After falling behind, 17-3, Lavatai led the Midshipmen on a touchdown drive to make it a one-score game and then drove them to the Army 6. With no timeouts and about 30 seconds left, Lavatai threw two incompletions before hitting Alex Tecza, who was tackled in bounds at the 2.
With no timeouts — and no opportunity to spike the ball on fourth down — Navy scrambled to line up and managed to get the play off. Lavatai surged forward as his whole team pushed, ahead of him and behind, but Army held its ground.
The play was whistled dead and the replay confirmed that the ball never crossed the goal line. To kill the remaining 3 seconds, Army quarterback Bryson Daily took a shotgun snap, hesitated, and stepped out of the end zone for an intentional safety.
There’s more at the original.
Army won the first half, 10-0, and only a fingertip deflection of an Army pass prevented Army from having a 17-0 lead. Navy, however, rallied, and dominated the fourth quarter. It was Army’s goal line stand, which stopped Navy quarterback Tai Lavatai less than a foot from the end zone with just three seconds left, on fourth down, that preserved the win. Having defeated Air Force earlier in the year, Army’s two victories over the other service academies brings the Commander-in-Chief’s Trophy back to West Point.
The Army-Navy Game was far more important than Dr Magill’s resignation, because we already knew that she was toast; the only question was who among Harvard President Claudine Gay, MIT President Sally Kornbluth, or Dr Magill would resign first. Now that Dr Magill is gone, it would seem unlikely that the other two highly educated fools could hang on to their jobs.
Of course, some other highly educated fools had to weigh in:
Penn chapter of national professors organization slams critics for ‘misrepresenting’ position of faculty and students
by Rob Tornoe | Saturday, December 9, 2023
The Penn chapter of the American Association of University Professors said in the wake of the attack on Israel by Hamas on Oct. 7, critics have “misrepresented” Penn students and faculty who have expressed concern for Palestinian civilians and criticized the war in Gaza.
“The ability of donors, lobbying groups, and members of Congress to destabilize the University of Pennsylvania reveals the need to restore a strong faculty voice in the governance of the institution,” the chapter said in a statement following Liz Magill’s resignation as Penn’s president.

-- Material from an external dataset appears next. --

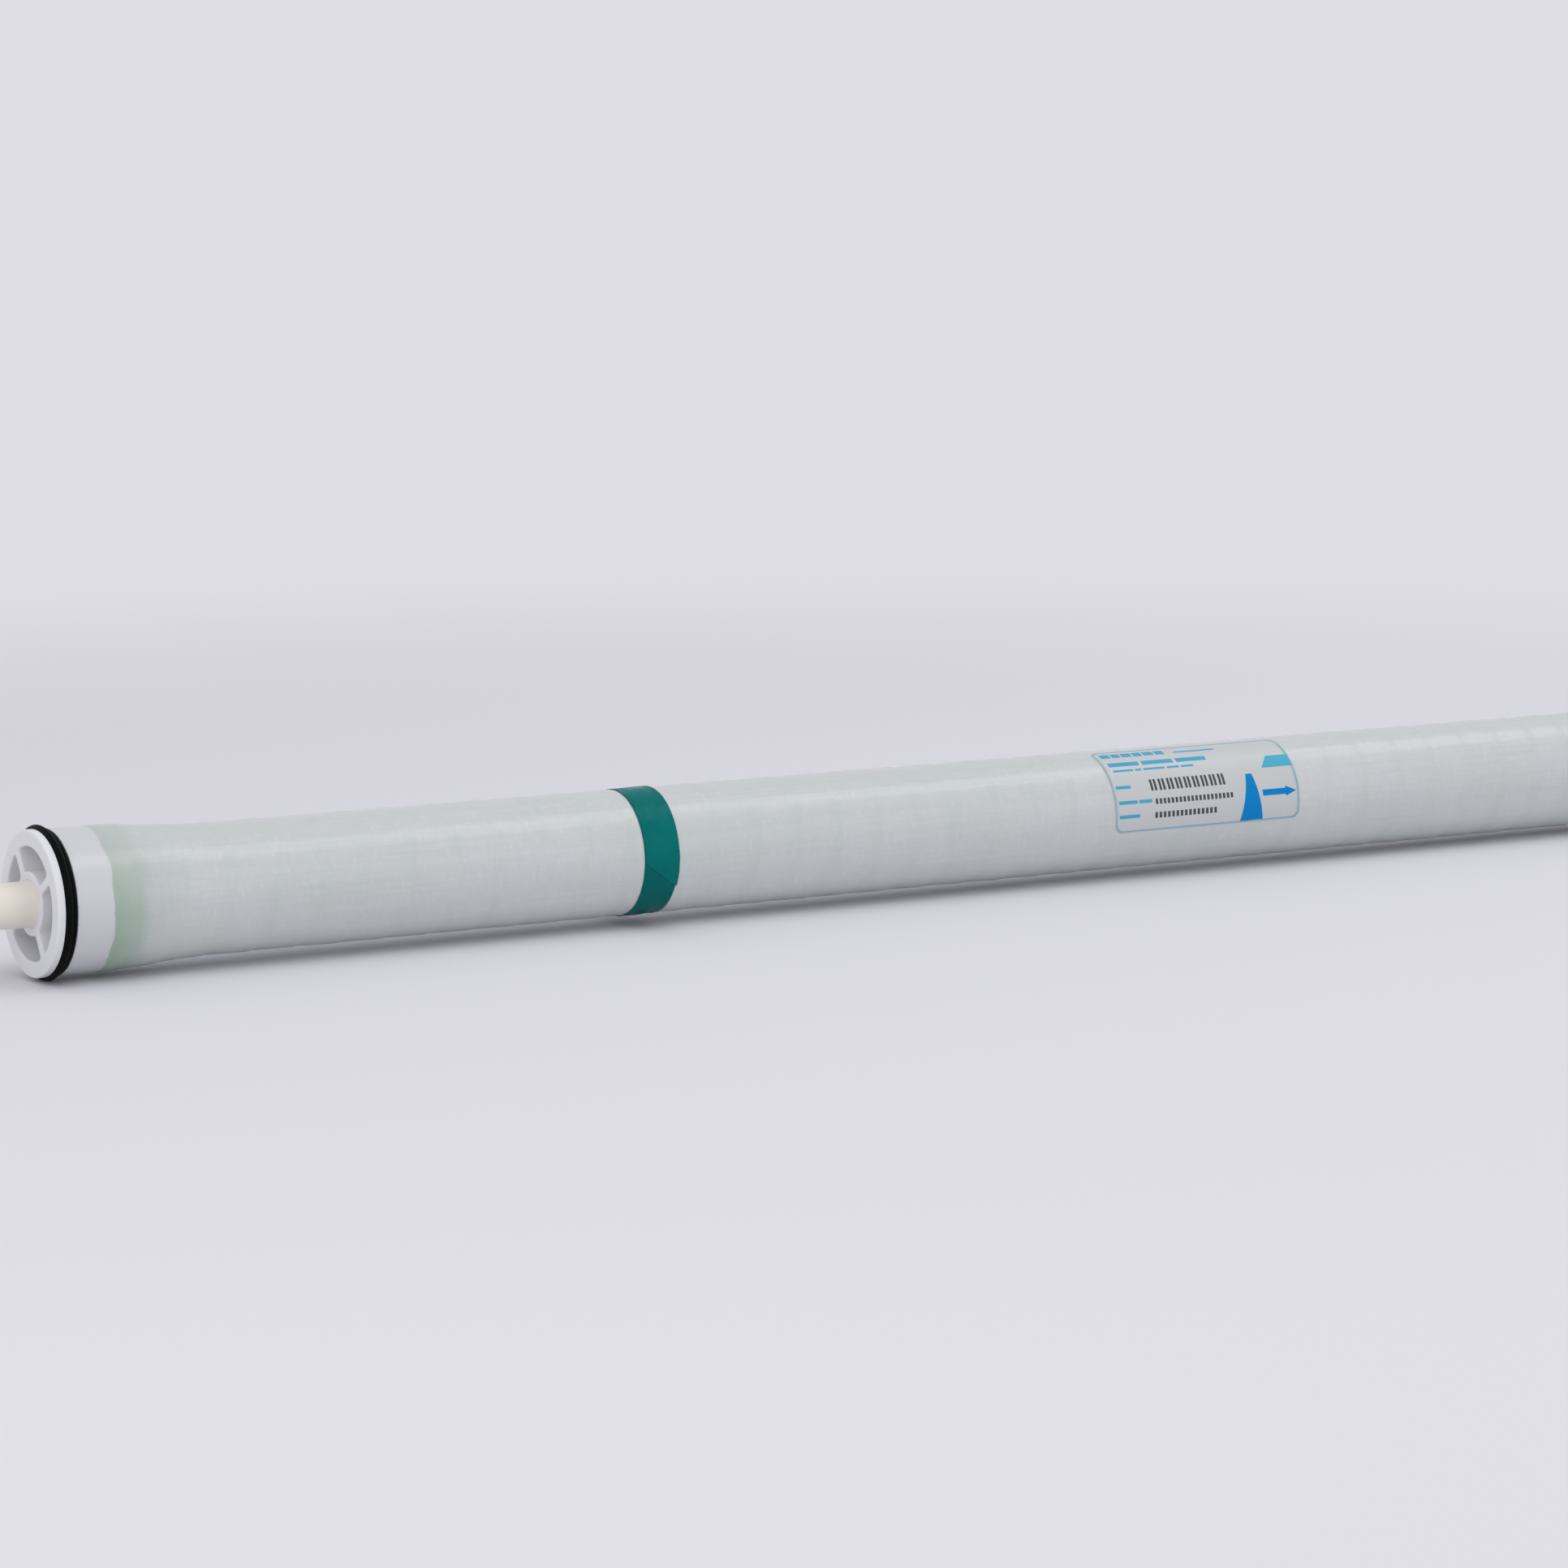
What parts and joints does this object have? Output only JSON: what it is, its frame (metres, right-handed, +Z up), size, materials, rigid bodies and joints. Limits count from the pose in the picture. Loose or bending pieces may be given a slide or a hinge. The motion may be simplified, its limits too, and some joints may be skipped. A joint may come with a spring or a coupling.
{
  "type": "reverse osmosis membrane element",
  "caption": "Spiral-wound membrane element: leaf pack on a product tube, spoked end caps, a brine seal, fibreglass wrap, colour band and label.",
  "frame": {"origin": "on the element's axis, half-way along the product tube", "axes": "+X along the axis from the feed end, which carries the brine seal, to the brine end; +Z up; the element lies level"},
  "size_m": [1.016, 0.0648, 0.0648],
  "materials": {
    "tube_plastic": "cream noryl-type plastic, satin",
    "cap_plastic": "white moulded plastic, satin",
    "seal_rubber": "black EPDM-type rubber, low sheen",
    "fibreglass": "translucent white-green fibreglass and resin, glossy",
    "green_tape": "pale green fixing tape",
    "band_tape": "teal adhesive tape",
    "label_film": null,
    "membrane_sheet": "membrane on non-woven backing",
    "spacer_net": "extruded net"
  },
  "bodies": {
    "root": {"permeate_tube": "tube_plastic", "feed_end_cap": "cap_plastic", "brine_end_cap": "cap_plastic", "brine_seal": "seal_rubber", "outer_wrap": "fibreglass", "end_tapes": "green_tape", "colour_band": "band_tape", "label": "label_film", "membrane_envelope_1": "membrane_sheet", "membrane_envelope_2": "membrane_sheet", "feed_spacer_1": "spacer_net", "feed_spacer_2": "spacer_net"}
  },
  "joints": []
}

“The next president must defend the principles of shared governance and academic freedom, which protect the educational mission of the university,” the group added. “And they must correct what has become a dangerous myth suggesting that the defense of academic freedom and open expression is in any way contradictory to the fight against antisemitism.”
Sorry, but that’s just silly: there would have been no question what the answer would have been had Representative Elise Stefanik’s question not been about whether ‘calling for the genocide of black people violates Penn’s rules or code of conduct’ or ‘calling for the elimination of homosexuals violates Penn’s rules or code of conduct’. Such would not ever be considered questions allowable under ‘academic freedom,’ and if some group wanted to sponsor a debate on such subjects, it would be shouted down from outside, and any students who participated in it disciplined and almost certainly expelled.

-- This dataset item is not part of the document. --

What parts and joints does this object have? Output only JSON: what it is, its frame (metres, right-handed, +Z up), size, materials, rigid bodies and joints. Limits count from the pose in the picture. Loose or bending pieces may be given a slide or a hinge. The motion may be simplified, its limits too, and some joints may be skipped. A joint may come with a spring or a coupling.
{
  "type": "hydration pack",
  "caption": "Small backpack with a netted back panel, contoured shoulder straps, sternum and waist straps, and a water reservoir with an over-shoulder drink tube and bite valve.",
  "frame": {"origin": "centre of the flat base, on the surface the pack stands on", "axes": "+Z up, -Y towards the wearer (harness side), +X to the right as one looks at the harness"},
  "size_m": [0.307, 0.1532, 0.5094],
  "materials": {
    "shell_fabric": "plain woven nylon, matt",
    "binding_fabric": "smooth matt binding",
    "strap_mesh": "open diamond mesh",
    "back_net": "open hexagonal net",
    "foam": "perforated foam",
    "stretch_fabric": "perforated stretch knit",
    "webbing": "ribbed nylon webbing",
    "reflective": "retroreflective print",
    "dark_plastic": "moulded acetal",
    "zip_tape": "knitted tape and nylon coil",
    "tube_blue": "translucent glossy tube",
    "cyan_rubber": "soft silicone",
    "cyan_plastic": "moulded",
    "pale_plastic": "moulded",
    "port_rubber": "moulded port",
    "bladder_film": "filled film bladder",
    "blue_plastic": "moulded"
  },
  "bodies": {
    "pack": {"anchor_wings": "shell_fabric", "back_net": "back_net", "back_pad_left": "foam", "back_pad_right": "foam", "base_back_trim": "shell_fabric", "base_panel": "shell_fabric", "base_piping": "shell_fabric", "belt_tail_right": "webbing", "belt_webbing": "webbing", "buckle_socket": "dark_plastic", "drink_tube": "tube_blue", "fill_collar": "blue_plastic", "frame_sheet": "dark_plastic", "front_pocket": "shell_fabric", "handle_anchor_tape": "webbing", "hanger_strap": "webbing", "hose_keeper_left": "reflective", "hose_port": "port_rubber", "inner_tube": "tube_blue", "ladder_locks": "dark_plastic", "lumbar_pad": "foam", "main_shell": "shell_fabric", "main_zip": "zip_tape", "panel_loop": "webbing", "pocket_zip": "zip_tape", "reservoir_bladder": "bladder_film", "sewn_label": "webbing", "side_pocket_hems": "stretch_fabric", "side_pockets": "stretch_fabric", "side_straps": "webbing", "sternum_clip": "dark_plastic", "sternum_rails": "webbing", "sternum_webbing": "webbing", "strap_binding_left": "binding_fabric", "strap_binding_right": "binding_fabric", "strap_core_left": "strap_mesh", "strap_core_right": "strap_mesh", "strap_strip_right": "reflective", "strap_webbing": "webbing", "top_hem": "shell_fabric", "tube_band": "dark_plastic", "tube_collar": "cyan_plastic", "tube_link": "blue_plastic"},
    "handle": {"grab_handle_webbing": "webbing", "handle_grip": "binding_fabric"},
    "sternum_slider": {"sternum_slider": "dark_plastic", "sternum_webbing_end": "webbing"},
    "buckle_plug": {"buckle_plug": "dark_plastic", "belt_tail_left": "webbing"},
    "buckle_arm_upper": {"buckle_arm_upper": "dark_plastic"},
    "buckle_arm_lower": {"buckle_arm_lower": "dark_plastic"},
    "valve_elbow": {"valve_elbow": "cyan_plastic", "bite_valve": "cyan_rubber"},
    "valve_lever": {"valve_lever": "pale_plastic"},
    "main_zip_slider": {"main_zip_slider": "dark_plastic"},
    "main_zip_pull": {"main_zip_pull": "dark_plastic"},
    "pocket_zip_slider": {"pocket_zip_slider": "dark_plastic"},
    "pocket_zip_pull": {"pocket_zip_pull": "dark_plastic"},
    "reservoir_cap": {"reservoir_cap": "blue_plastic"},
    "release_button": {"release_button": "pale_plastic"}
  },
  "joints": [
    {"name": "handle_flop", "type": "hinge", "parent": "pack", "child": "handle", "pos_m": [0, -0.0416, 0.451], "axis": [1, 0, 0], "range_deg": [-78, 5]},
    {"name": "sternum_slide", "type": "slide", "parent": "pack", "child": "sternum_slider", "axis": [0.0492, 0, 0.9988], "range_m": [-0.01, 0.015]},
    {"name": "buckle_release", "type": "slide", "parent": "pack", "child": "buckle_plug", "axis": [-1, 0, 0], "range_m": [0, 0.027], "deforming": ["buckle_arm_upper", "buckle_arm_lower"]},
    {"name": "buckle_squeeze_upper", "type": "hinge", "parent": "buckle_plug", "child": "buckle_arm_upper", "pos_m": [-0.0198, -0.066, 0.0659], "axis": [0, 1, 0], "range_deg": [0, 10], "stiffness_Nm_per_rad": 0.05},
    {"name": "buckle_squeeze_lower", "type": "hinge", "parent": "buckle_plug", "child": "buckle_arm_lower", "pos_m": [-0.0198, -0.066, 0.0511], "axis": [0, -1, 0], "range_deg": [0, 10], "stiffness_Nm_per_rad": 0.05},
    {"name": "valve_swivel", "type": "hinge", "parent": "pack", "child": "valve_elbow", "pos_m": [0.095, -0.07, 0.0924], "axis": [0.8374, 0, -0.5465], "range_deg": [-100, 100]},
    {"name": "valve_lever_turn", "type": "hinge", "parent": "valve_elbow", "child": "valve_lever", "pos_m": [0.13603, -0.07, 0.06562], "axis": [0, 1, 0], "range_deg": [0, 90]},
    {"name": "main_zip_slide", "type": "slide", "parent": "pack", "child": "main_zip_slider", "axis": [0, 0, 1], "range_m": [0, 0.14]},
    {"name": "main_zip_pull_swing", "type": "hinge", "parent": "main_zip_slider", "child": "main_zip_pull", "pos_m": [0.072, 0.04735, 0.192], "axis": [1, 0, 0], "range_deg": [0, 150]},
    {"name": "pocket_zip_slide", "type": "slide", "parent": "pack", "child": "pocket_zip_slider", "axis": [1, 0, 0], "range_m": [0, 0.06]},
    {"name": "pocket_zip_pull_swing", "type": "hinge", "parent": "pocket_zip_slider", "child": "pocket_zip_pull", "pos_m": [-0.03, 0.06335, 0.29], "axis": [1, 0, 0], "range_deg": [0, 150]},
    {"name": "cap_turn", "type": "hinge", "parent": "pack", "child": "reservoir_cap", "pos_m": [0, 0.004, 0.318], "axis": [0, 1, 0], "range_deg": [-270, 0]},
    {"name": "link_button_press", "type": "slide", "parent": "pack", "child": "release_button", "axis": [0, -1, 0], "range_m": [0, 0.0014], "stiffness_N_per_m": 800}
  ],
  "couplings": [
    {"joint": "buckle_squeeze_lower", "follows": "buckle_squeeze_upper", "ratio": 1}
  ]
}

Many of the students were blasé about the whole thing, but:
Lucia Gonzales, 22, learned of the resignation from a friend’s text message. After experiencing mixed reactions, she believes Magill’s departure was to be expected.
“[Magill] was already so one-sided. She rarely ever mentions Palestinians or Islamophobia,” Gonzales said. “To see someone so pro-Israel was pretty much forced to resign makes me question who the university is going to put in place next.”
One doubts that Miss Gonzales knows up from down, but there’s a difference between a calm and reasoned debate about Israeli policies toward the Palestinians, and thinking that calls for the genocide of Jews is some sort of intellectual debate.
Shortly after President Magill’s resignation was announced, Chairman of the Board of Trustees Scott L Bok also said he was stepping down. And that meets the requirements set by deep-pockets donors Marc Rowan and Richard Wolf. Money talks, it has been said, and bovine feces walks. The University of Pennsylvania’s Board of Trustees, and all of its administrators realized, whether they agreed with Dr Magill’s idiotic remarks or otherwise, that losing multi-million dollar donors was something that just couldn’t be ignored. I suspect that the donors will be closely watching to see whom the Board appoints as President Magill’s replacement, and how the student body react.